It is unfortunate that the Church of England has just decided to remove all mention of Father Giles Fraser from the baptism service. He will be missed.
Giles Fraser - more than just a pantomime villain.
Now don’t get me wrong. There is no such thing as Giles Fraser. He doesn’t exist. However, as a very human projection of ourselves and our darkest nature, he plays a vital role. Under his various titles - priest-in-charge at St Mary's Newington, Thinker of the Day of Radio 4, Threader of the Immoral Maze, Father Dave Spart of the Guardian, Stonewall Hero of the Year - orthodox Christians have dreaded him for many years.
Thus, in the Church of England Baptism ceremony, the victim's sponsors were asked, "Do ye renounce Giles Fraser and all his works? Will ye turn off your radio the moment he comes on, as ye do for Stephen Fry? Do ye promise to consign the Guardian to the depths of thy trashcan?"
One way to renounce Giles Fraser.
"Oh, we do, we do, we do!" comes the response, and a huge burden is lifted from the shoulders of those present. At least in principle.
However, these days young people do not listen to Radio 4, nor read the Guardian, and, as the Bishop of Truro has pointed out: "Those who work with young people give constant advice that references to Giles Fraser are likely to be misunderstood in today’s culture." Of course it would be too much effort to explain those references, since bishops are busy people, and many young people have an attention span only slightly superior to that of a goldfish.
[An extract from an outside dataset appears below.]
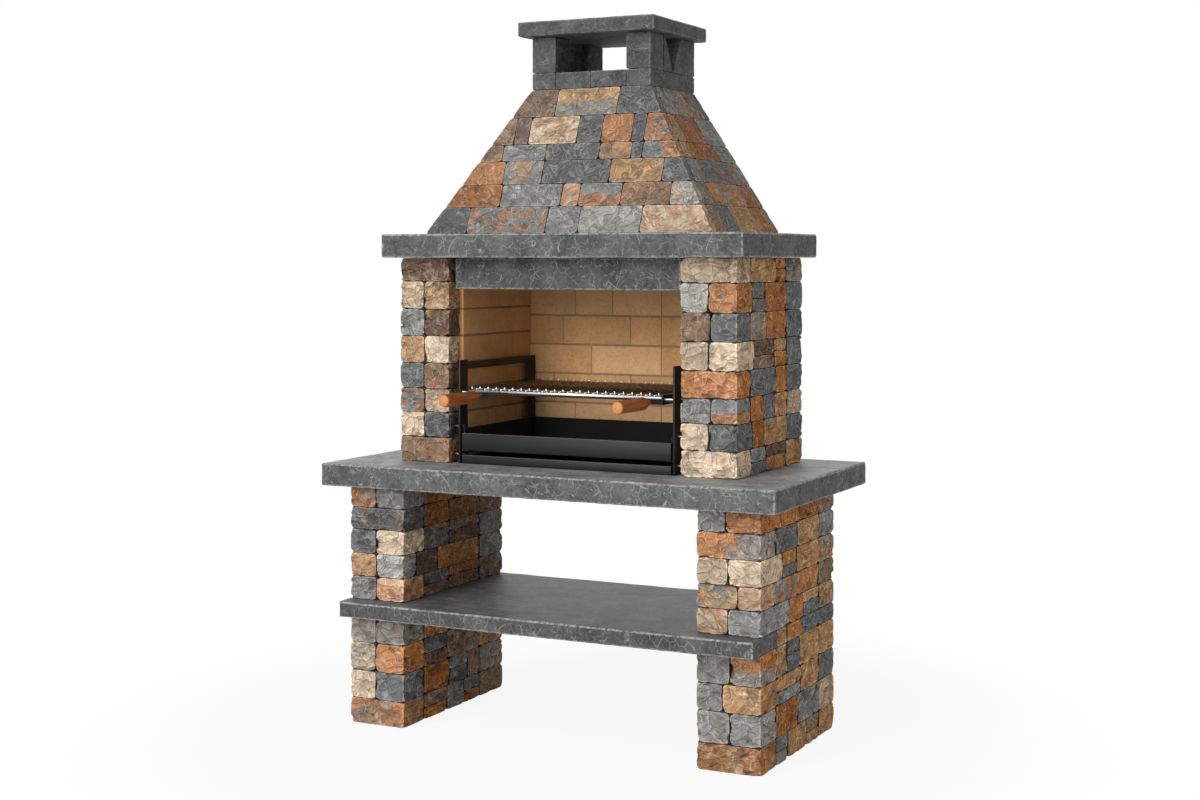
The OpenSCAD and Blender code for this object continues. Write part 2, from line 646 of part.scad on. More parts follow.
// Chimney: ring of slate blocks, corner posts, V-cut side panels and cap
module chimney_base() {
    xs = [-stack_w / 2, -stack_w / 2 + post_w, 0, stack_w / 2 - post_w, stack_w / 2];
    c = slab_edge * 0.8;
    color([0.36, 0.37, 0.37])
        place() {
            for (k = [0 : 3]) {
                yf = (k == 0 || k == 3) ? post_d : post_w;
                xa = xs[k] + (k == 0 ? 0 : joint / 2);
                xb = xs[k + 1] - (k == 3 ? 0 : joint / 2);
                block(1, xa, xb, stack_y0, stack_y0 + yf, stack_z, post_z, c);
                block(1, xa, xb, stack_y1 - yf, stack_y1, stack_z, post_z, c);
            }
            for (s = [-1, 1])
                block(s, stack_w / 2 - post_w, stack_w / 2, stack_y0 + post_d + joint, stack_y1 - post_d - joint,
                    stack_z, post_z, c);
        }
}
module chimney_posts() {
    color([0.37, 0.38, 0.38])
        place()
        for (s = [-1, 1]) {
            block(s, stack_w / 2 - post_w, stack_w / 2, stack_y0, stack_y0 + post_d, post_z, cap_z, slab_edge * 0.8);
            block(s, stack_w / 2 - post_w, stack_w / 2, stack_y1 - post_d, stack_y1, post_z, cap_z, slab_edge * 0.8);
        }
}
module chimney_side_panels() {
    ya = stack_y0 + post_d + joint;
    yb = stack_y1 - post_d - joint;
    ym = (ya + yb) / 2;
    color([0.40, 0.41, 0.41])
        place()
        for (s = [-1, 1])
            along_x(s > 0 ? stack_w / 2 - post_w + 20 : -stack_w / 2, s > 0 ? stack_w / 2 : -stack_w / 2 + post_w - 20) {
                polygon([[ya, post_z], [ym - 1, post_z], [ya + 7, cap_z], [ya, cap_z]]);
                polygon([[yb, post_z], [ym + 1, post_z], [yb - 7, cap_z], [yb, cap_z]]);
            }
}
module cap_slab() {
    color([0.36, 0.37, 0.38])
        place()
        block(1, -stack_w / 2 - cap_over, stack_w / 2 + cap_over, stack_y0 - cap_over - 9, stack_y1 + cap_over - 3,
            cap_z, cap_z + cap_t, slab_edge);
}

// Steel frame: two side frames of flat bar with runners, joined low at the back
module steel_frame() {
    color([0.10, 0.10, 0.10])
        place() {
            for (s = [-1, 1]) {
                a = s > 0 ? frame_x0 : -frame_x1;
                b = s > 0 ? frame_x1 : -frame_x0;
                ra = s > 0 ? frame_x0 - runner_w : -frame_x0;
                rb = s > 0 ? frame_x0 : -frame_x0 + runner_w;
                plain(a, b, frame_y0, frame_y0 + upright_d, top_z, top_z + upright_h);
                plain(a, b, frame_y1 - upright_d, frame_y1, top_z, top_z + top_rail_z);
                plain(a, b, frame_y0, frame_y1, top_z + top_rail_z - top_rail_h, top_z + top_rail_z);
                plain(a, b, frame_y0, frame_y1, run_z - 22, run_z);
                plain(ra, rb, frame_y0, frame_y1, run_z - 4, run_z);
                plain(a, b, frame_y0, frame_y1, coal_rail_z - 10, coal_rail_z);
                plain(ra, rb, frame_y0 + 8, frame_y1, coal_rail_z - 3, coal_rail_z);
            }
            plain(-frame_x0, frame_x0, frame_y1 - bar_t, frame_y1, coal_rail_z - 12, coal_rail_z);
        }
}
// Spacer bushes and screw heads that hold the front uprights to the pillars
module frame_fixings() {
    color([0.30, 0.30, 0.31])
        place()
        for (s = [-1, 1])
            for (z = [top_z + 25, top_z + 108]) {
                translate([s * (frame_x1 + pillar_x0) / 2, frame_y0 + 22, z])
                    rotate([0, 90, 0])
                    cylinder(h = pillar_x0 - frame_x1, r = 3.5, center = true, $fn = 32);
                translate([s * (frame_x0 - 1.5), frame_y0 + 22, z])
                    rotate([0, 90, 0])
                    cylinder(h = 3, r = 5, center = true, $fn = 32);
            }
}

// Open box of folded sheet with a front plate and a lip folded back along its top
module tray(z0, wall_h, front_h) {
    y0 = frame_y0 + sheet;
    y1 = frame_y1 - bar_t - 6;
    z_lip = z0 + front_h - sheet;
    difference() {
        plain(-tray_x, tray_x, y0, y1, z0, z0 + wall_h);
        plain(-tray_x + sheet, tray_x - sheet, y0 + sheet, y1 - sheet, z0 + sheet, z0 + wall_h + 5);
        plain(-tray_x - 5, tray_x + 5, y0 - 5, frame_y0 + lip, z_lip, z_lip + wall_h + 5);
    }
    plain(-tray_x, tray_x, frame_y0, y0, z0, z0 + front_h);
    plain(-tray_x, tray_x, frame_y0, frame_y0 + lip, z_lip, z_lip + sheet);
}
module charcoal_tray() {
    color([0.20, 0.20, 0.20])
        place()
        tray(top_z + coal_z, coal_h, coal_plate);
}
module ash_drawer() {
    color([0.18, 0.18, 0.18])
        place()
        tray(top_z + seat, ash_plate - 5, ash_plate);
}

// Grate of plated wire: rails, cross rods and wires, every second wire turned up at its tip
module grill_grate() {
    step = (grate_w - 18) / (wires - 1);
    wz = rail_z + rail_d / 2 + wire_d / 2 - 0.5;
    color([0.80, 0.80, 0.82])
        place() {
            for (y = [grate_y0, grate_y0 + grate_d])
                translate([-grate_x, y, rail_z])
                    rotate([0, 90, 0])
                    rotate([0, 0, 22.5])
                    cylinder(h = grate_w, d = rail_d / cos(22.5), $fn = 8);
            for (k = [1, 2])
                translate([-grate_x, grate_y0 + grate_d * k / 3, wz - wire_d / 2 - pin_d / 2 + 0.5])
                    rotate([0, 90, 0])
                    rotate([0, 0, 22.5])
                    cylinder(h = grate_w, d = pin_d / cos(22.5), $fn = 8);
            for (i = [0 : wires - 1])
                translate([-grate_w / 2 + 9 + i * step, 0, 0]) {
                    translate([0, grate_y0 - 2, wz])
                        rotate([-90, 0, 0])
                        rotate([0, 0, 22.5])
                        cylinder(h = grate_d + 6, d = wire_d / cos(22.5), $fn = 8);
                    if (i % 2 == 0)
                        translate([0, grate_y0 - 2 - wire_d / 2 + 0.5, wz - wire_d / 2])
                            rotate([0, 0, 22.5])
                            cylinder(h = 10, d = wire_d / cos(22.5), $fn = 8);
                }
        }
}
// Black carrier under the grate: two side plates, a back bar, and a front strip that deepens into handle brackets
module grill_carrier() {
    z_bar = rail_z - rail_d / 2 - seat;
    z_strip = z_bar - strip_h;
    x_bracket = grate_x - handle_in - bracket_past;
    x_taper = x_bracket - bracket_taper;
    color([0.08, 0.08, 0.08])
        place() {
            for (s = [-1, 1])
                plain(s > 0 ? grate_x : -plate_x1, s > 0 ? plate_x1 : -grate_x, grate_y0 - 4, grate_y0 + grate_d + 4,
                    plate_z, plate_z + plate_h);
            along_y(bar_y, bar_y + plate_t)
                polygon([[-grate_x, z_bar], [-grate_x, plate_z], [-x_bracket, plate_z], [-x_taper, z_strip],
                    [x_taper, z_strip], [x_bracket, plate_z], [grate_x, plate_z], [grate_x, z_bar]]);
            plain(-grate_x, grate_x, grate_y0 + grate_d - 10, grate_y0 + grate_d - 6, plate_z, z_bar);
        }
}
// Support pins that stand out of the side plates and rest on the runners
module support_pins() {
    reach = frame_x0 - 2 - plate_x1;
    color([0.78, 0.78, 0.80])
        place()
        for (s = [-1, 1])
            for (y = [grate_y0 + 10, grate_y0 + grate_d - 20])
                translate([s * (plate_x1 + reach / 2), y, pin_z])
                    rotate([0, 90, 0])
                    cylinder(h = reach, d = pin_d, center = true, $fn = 32);
}
// Turned wooden handles screwed to the carrier's front bar
module grill_handles() {
    r = handle_d / 2;
    color([0.72, 0.38, 0.20])
        place()
        for (s = [-1, 1])
            translate([s * (grate_x - handle_in), bar_y, handle_z])
                rotate([90, 0, 0])
                rotate_extrude($fn = 64)
                polygon([[0, 0], [5, 0], [5.5, 1], [6.5, neck_l * 0.25], [9, neck_l * 0.5], [13, neck_l * 0.75],
                    [r * 0.9, neck_l * 0.92], [r * 0.97, neck_l * 0.97], [r, neck_l + 2],
                    [r, neck_l + handle_l - 3], [r - 1, neck_l + handle_l - 0.8], [r - 3, neck_l + handle_l],
                    [0, neck_l + handle_l]]);
}

left_leg_course_1();
left_leg_course_2();
left_leg_course_3();
left_leg_course_4();
left_leg_course_5();
left_leg_course_6();
left_leg_course_7();
left_leg_course_8();
left_leg_course_9();
right_leg_course_1();
right_leg_course_2();
right_leg_course_3();
right_leg_course_4();
right_leg_course_5();
right_leg_course_6();
right_leg_course_7();
right_leg_course_8();
right_leg_course_9();
shelf_slab();
worktop_slab();
left_pillar_course_1();
left_pillar_course_2();
left_pillar_course_3();
left_pillar_course_4();
left_pillar_course_5();
left_pillar_course_6();
left_pillar_course_7();
left_pillar_course_8();
right_pillar_course_1();
right_pillar_course_2();
right_pillar_course_3();
right_pillar_course_4();
right_pillar_course_5();
right_pillar_course_6();
right_pillar_course_7();
right_pillar_course_8();
left_lining();
right_lining();
back_wall();
lintel();
mantel_slab();
hood_shell();
hood_course_1();
hood_course_2();
hood_course_3();
hood_course_4();
hood_course_5();
hood_course_6();
chimney_base();
chimney_posts();
chimney_side_panels();
cap_slab();
steel_frame();
frame_fixings();
charcoal_tray();
ash_drawer();
grill_grate();
grill_carrier();
support_pins();
grill_handles();
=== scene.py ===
import bpy
import bmesh
import math
import random
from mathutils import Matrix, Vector, noise


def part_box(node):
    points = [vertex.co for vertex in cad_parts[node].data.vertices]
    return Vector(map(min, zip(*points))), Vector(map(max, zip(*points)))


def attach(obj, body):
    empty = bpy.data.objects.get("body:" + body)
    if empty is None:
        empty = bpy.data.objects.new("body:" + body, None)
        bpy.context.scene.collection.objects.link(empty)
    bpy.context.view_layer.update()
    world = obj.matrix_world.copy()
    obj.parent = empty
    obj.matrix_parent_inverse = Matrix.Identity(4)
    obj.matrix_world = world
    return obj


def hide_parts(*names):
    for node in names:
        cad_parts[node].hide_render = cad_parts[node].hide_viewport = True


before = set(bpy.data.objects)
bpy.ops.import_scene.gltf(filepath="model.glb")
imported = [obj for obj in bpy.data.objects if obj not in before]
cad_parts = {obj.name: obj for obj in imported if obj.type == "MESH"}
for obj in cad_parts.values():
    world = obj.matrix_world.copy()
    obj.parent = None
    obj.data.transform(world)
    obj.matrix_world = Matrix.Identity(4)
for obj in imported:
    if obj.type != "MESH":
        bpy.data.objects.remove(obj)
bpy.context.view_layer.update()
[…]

"I can't remember what Giles Fraser said, but I'm sure it was excellent."
So, Giles Fraser is consigned to the dustbin of Anglican history, and this is a pity, as he embodies a side of humankind that we do not face often enough. However, you may still encounter him in the Catholic liturgy, as seen in a famous documentary film about baptisms called the Godfather.
Sorry, but I quite like Giles Fraser.